I once broke a world record.

When I was in the beginning stages of learning to trade, I'd spend almost all day staring at charts.

Outside of eating and sleeping, I basically never left my desk.

Although I was locked in, I found myself in a predicament.

When considering what I actually accomplished each day, I could think of maybe one or two things.

14 hours at my desk and I…

Took one trade…

Moved my stop loss twice…

Changed my entry criteria mid-session…

And uhhhh… watched YouTube videos about "advanced" strategies I guess.

This shouldn't take longer than 30 minutes.

Where did the other 13.5 hours of my day go?

And how the hell did I manage to not follow my trading plan once?

I was a master at inefficient trading.

No one could spend as much time as me "analyzing" without making any money.

This is a discouraging feeling.

My student's confession

A couple days ago, a student inside IFT told me this is exactly how he felt.

He wants to be profitable but…

He'll get caught up doing random analysis all day.

One quick chart check turns into a four-hour session.

A quick insta scroll turns into missing the London session entirely.

Then he feels guilty for not executing his plan, which leads to revenge trading, and the cycle continues.

If this sounds familiar, congratulations.
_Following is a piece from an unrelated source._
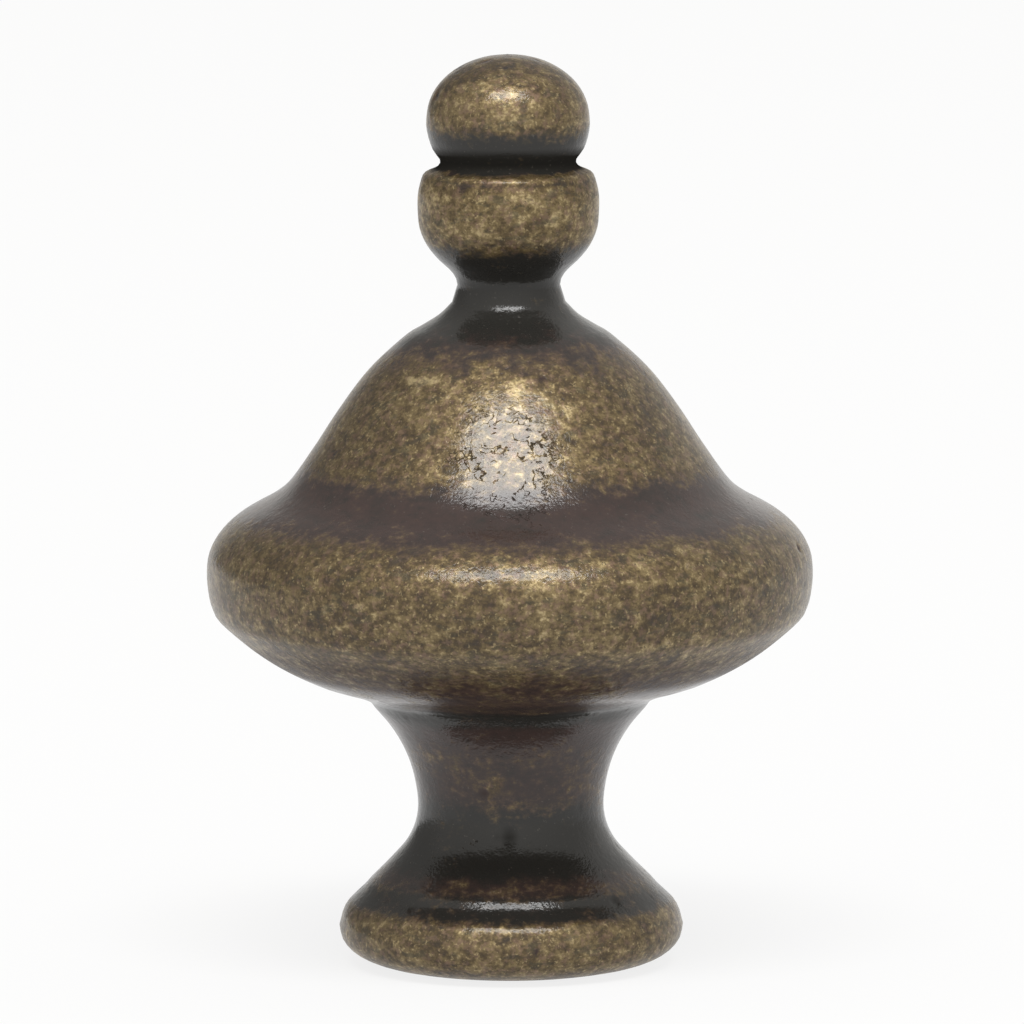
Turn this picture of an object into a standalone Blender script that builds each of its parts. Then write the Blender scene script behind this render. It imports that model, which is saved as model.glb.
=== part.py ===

You're a normal trader with normal emotions and obstacles.

Here's what I told him:

Stop being a victim of your own habits.

What actually works

Make a clear daily routine with dedicated trading blocks. Highest priority setups are during your best session (London for me). Everything else is noise.

Use tools to limit distractions. Close Twitter. Turn off notifications. Put your phone in another room. The market doesn't care about your FOMO.

Understand that your negative thoughts aren't reality. When you execute your plan instead of listening to doubt, those thoughts lose power over you.

Habits outweigh willpower. Make discipline easy - give yourself a reward after following your rules. After I take my planned trade, I close the charts. No exceptions.

Focus on the feeling of executing perfectly, not just the profits. The money follows the process, not the other way around.

Two days after I gave him this advice, he said "Liquidity sweeps are easy to spot now" and hit his first 3:1 winner in weeks.

The difference wasn't strategy.

It was focus.

The breakthrough moment

I realized I wasn't trading. I was procrastinating with charts open.

Real trading looks like this:

Check daily bias (5 minutes)

Wait for liquidity sweep (however long it takes)

Execute entry (30 seconds)

Close charts

That's it.

Everything else is just expensive entertainment.

The market rewards execution, not analysis paralysis. 

You don't get paid for watching charts. You get paid for following your plan when it matters.

Why everyone gets this wrong

Everyone thinks the edge is in finding better setups.

It's not.

The edge is in executing the setups you already know work.

Consistently. Without hesitation. Without second-guessing.

Most traders know what to do. They just don't do it.

They get distracted by noise. 

They overthink simple concepts. 

They turn 30-minute trading sessions into all-day chart-watching marathons.

But fair warning - it's not about doing more. It's about doing less, better.

Talk soon,

Atif

P.S. The student I mentioned? He's now passing prop firm challenges because he learned to execute instead of analyze. Sometimes the breakthrough isn't learning something new - it's actually doing what you already know works.